▸ Work to complete:
Your answer should consist only of the lines below from the one with "THREE.Vector3(0, 0, TASSEL_HANG.rise));" through the one with "bpy.context.scene.collection.objects.link(empty)", copied exactly.

▸ Part of a data file:

◇ ◇ ◇ ◇

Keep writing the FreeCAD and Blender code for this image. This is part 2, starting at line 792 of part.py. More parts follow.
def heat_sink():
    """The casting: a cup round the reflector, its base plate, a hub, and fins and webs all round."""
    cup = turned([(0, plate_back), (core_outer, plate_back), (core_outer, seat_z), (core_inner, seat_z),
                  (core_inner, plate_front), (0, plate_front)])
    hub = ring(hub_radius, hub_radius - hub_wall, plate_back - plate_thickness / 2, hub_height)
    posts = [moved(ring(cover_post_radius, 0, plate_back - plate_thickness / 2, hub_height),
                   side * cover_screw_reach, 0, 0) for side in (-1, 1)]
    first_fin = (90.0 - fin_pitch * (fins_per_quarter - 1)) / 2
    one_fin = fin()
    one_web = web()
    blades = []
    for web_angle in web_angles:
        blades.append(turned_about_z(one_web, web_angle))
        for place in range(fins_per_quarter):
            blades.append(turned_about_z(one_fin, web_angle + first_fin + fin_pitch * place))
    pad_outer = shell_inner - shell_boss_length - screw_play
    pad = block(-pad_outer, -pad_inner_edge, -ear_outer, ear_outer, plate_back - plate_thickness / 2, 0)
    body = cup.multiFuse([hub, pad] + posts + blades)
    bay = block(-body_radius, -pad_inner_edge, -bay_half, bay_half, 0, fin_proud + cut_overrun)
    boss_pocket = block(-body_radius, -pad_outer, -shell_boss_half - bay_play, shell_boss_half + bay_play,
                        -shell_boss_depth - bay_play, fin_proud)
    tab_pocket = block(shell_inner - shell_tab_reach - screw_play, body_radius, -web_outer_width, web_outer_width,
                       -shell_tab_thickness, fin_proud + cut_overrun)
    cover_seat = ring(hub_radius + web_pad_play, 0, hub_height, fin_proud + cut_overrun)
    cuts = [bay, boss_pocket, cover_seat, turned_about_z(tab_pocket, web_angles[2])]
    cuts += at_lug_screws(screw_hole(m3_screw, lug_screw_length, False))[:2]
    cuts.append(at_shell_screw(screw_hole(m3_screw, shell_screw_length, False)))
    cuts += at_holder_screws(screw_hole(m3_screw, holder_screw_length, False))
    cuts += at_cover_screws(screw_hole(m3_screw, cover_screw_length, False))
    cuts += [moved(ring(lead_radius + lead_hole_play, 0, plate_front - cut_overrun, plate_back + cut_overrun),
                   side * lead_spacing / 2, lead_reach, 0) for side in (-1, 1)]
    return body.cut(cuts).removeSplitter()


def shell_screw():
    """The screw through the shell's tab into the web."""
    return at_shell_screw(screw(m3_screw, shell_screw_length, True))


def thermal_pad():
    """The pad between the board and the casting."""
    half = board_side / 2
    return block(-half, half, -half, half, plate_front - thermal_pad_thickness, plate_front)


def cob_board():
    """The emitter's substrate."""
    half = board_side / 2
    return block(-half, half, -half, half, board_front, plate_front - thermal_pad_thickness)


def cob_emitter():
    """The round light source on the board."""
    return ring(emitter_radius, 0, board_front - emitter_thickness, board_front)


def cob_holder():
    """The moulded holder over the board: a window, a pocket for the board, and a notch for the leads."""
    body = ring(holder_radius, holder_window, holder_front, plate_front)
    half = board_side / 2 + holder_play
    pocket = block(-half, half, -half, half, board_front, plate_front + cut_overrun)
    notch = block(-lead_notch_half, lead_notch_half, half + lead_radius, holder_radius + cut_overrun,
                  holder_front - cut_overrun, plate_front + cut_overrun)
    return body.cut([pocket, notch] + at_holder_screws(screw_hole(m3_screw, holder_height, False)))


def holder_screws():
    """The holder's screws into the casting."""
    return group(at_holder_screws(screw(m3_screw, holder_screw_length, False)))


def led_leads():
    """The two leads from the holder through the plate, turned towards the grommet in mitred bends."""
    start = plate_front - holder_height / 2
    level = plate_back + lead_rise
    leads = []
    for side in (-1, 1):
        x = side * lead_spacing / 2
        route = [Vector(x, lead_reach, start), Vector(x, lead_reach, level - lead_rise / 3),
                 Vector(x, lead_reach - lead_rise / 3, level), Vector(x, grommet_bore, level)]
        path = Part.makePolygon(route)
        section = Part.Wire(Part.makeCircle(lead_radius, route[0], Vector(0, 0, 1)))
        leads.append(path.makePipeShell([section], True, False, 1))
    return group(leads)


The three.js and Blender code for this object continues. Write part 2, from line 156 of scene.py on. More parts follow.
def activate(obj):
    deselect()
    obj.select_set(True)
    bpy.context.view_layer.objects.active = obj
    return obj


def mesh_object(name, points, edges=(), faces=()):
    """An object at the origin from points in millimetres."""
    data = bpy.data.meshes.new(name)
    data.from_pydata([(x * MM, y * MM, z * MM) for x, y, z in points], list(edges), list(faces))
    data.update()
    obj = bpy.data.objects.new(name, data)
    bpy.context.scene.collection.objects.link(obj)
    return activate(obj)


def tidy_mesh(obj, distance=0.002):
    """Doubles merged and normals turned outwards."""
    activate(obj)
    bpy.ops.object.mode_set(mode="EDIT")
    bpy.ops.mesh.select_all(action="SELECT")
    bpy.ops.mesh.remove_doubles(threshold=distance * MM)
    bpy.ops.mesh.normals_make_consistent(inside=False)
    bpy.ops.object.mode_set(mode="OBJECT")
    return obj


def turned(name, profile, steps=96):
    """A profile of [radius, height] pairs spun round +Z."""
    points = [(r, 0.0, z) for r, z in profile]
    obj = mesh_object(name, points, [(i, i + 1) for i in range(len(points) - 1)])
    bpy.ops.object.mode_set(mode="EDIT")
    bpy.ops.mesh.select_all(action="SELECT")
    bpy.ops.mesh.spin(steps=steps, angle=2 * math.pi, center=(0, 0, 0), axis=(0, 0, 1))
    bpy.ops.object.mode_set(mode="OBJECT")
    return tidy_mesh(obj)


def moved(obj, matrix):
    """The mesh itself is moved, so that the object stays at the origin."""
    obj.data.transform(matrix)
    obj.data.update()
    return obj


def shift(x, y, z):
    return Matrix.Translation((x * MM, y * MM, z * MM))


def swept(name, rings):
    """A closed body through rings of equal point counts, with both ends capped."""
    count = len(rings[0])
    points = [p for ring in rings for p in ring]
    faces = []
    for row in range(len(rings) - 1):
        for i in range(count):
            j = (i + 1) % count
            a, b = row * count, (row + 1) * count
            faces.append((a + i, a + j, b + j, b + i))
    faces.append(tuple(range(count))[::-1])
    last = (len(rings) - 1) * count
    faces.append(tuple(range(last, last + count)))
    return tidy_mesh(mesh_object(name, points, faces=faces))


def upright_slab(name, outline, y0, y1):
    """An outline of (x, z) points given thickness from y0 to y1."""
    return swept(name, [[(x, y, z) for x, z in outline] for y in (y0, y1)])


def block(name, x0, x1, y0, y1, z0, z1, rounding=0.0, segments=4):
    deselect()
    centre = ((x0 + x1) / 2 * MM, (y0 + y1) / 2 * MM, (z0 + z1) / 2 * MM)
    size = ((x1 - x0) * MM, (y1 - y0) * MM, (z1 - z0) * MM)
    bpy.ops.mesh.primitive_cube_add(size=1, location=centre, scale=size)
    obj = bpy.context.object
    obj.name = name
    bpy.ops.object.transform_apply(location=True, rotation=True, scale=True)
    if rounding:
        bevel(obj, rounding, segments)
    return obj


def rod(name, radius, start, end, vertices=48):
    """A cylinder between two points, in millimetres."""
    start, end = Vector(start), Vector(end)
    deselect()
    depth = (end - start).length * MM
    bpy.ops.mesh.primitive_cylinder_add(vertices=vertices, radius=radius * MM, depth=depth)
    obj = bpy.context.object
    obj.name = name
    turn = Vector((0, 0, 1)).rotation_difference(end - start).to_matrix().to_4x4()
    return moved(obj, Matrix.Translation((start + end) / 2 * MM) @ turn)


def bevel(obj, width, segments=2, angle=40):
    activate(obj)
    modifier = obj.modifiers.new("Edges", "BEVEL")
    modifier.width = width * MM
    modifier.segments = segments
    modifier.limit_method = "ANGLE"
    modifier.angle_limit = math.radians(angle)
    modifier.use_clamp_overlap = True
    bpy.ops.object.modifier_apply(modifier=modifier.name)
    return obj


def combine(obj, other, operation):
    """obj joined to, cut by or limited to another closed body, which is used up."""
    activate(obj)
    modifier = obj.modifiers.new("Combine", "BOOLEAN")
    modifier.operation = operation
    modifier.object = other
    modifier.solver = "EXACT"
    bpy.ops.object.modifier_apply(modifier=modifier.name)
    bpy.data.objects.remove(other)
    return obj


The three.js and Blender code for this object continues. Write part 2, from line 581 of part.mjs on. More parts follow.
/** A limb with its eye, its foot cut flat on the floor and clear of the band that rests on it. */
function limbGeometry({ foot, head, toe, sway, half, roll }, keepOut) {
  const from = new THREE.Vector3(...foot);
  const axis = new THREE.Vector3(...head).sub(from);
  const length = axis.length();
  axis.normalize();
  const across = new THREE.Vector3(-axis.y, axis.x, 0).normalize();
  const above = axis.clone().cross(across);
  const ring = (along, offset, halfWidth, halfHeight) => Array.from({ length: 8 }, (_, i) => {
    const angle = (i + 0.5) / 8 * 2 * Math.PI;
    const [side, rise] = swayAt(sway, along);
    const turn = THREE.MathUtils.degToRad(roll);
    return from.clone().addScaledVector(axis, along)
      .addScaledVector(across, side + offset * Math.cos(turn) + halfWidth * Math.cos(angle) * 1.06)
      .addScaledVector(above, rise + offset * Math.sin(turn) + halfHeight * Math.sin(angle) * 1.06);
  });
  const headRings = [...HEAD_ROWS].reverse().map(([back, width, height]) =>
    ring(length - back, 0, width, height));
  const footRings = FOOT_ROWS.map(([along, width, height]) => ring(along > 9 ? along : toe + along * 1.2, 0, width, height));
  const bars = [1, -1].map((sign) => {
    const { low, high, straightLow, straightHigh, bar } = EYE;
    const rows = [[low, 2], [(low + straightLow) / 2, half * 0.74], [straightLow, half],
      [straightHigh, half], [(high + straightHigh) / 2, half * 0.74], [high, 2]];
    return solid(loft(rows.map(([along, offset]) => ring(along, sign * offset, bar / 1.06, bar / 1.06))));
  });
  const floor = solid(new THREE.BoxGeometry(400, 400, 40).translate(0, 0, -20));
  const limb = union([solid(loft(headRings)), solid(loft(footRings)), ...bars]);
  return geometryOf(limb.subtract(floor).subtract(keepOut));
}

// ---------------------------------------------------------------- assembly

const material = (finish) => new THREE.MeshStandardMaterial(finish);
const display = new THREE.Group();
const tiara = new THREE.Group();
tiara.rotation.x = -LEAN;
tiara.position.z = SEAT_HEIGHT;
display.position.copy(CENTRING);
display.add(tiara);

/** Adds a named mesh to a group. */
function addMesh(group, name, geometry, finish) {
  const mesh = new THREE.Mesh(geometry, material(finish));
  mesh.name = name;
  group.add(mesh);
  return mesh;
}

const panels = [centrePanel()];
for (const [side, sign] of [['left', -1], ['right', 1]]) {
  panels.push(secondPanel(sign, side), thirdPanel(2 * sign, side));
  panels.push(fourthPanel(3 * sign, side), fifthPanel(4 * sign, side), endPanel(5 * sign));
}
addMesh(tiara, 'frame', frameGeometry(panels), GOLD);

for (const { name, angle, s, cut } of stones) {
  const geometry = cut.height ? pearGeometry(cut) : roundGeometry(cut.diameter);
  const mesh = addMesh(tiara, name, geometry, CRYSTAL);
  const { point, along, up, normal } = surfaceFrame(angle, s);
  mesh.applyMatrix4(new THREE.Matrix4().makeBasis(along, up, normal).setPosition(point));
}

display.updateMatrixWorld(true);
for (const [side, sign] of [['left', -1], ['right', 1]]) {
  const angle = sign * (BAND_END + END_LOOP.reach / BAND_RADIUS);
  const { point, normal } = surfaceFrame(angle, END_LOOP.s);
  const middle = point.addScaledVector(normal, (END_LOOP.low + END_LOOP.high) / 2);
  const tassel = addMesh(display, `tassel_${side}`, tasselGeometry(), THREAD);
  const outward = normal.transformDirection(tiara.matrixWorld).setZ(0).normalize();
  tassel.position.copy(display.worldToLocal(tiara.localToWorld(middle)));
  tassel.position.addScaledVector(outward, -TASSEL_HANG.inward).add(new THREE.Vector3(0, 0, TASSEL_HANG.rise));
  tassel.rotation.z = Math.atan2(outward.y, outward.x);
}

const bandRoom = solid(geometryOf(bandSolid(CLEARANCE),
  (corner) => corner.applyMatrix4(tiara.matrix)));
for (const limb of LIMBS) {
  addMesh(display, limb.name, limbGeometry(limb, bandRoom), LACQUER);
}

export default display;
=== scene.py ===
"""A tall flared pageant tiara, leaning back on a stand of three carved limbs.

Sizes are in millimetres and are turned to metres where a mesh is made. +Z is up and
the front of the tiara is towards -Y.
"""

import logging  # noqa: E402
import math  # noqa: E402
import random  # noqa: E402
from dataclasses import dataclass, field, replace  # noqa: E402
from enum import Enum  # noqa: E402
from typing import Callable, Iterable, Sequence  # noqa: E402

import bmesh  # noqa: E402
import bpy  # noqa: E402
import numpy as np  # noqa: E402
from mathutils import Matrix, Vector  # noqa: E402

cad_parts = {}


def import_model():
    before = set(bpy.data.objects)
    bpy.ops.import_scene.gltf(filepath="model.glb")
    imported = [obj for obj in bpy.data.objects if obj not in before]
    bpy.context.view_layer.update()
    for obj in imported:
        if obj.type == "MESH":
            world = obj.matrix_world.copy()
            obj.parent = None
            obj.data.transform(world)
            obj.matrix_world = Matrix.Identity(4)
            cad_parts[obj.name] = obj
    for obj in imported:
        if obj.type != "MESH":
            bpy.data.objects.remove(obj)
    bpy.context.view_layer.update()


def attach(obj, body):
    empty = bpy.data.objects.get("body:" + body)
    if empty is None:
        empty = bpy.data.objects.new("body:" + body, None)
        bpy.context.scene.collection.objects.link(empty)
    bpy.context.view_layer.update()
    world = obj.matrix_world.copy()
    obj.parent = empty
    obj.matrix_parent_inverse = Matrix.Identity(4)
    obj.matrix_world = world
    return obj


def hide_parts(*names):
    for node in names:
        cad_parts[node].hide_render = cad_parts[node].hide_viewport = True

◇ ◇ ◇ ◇

▸ Result of this task:
  tassel.position.addScaledVector(outward, -TASSEL_HANG.inward).add(new THREE.Vector3(0, 0, TASSEL_HANG.rise));
  tassel.rotation.z = Math.atan2(outward.y, outward.x);
}

const bandRoom = solid(geometryOf(bandSolid(CLEARANCE),
  (corner) => corner.applyMatrix4(tiara.matrix)));
for (const limb of LIMBS) {
  addMesh(display, limb.name, limbGeometry(limb, bandRoom), LACQUER);
}

export default display;
=== scene.py ===
"""A tall flared pageant tiara, leaning back on a stand of three carved limbs.

Sizes are in millimetres and are turned to metres where a mesh is made. +Z is up and
the front of the tiara is towards -Y.
"""

import logging  # noqa: E402
import math  # noqa: E402
import random  # noqa: E402
from dataclasses import dataclass, field, replace  # noqa: E402
from enum import Enum  # noqa: E402
from typing import Callable, Iterable, Sequence  # noqa: E402

import bmesh  # noqa: E402
import bpy  # noqa: E402
import numpy as np  # noqa: E402
from mathutils import Matrix, Vector  # noqa: E402

cad_parts = {}


def import_model():
    before = set(bpy.data.objects)
    bpy.ops.import_scene.gltf(filepath="model.glb")
    imported = [obj for obj in bpy.data.objects if obj not in before]
    bpy.context.view_layer.update()
    for obj in imported:
        if obj.type == "MESH":
            world = obj.matrix_world.copy()
            obj.parent = None
            obj.data.transform(world)
            obj.matrix_world = Matrix.Identity(4)
            cad_parts[obj.name] = obj
    for obj in imported:
        if obj.type != "MESH":
            bpy.data.objects.remove(obj)
    bpy.context.view_layer.update()


def attach(obj, body):
    empty = bpy.data.objects.get("body:" + body)
    if empty is None:
        empty = bpy.data.objects.new("body:" + body, None)
        bpy.context.scene.collection.objects.link(empty)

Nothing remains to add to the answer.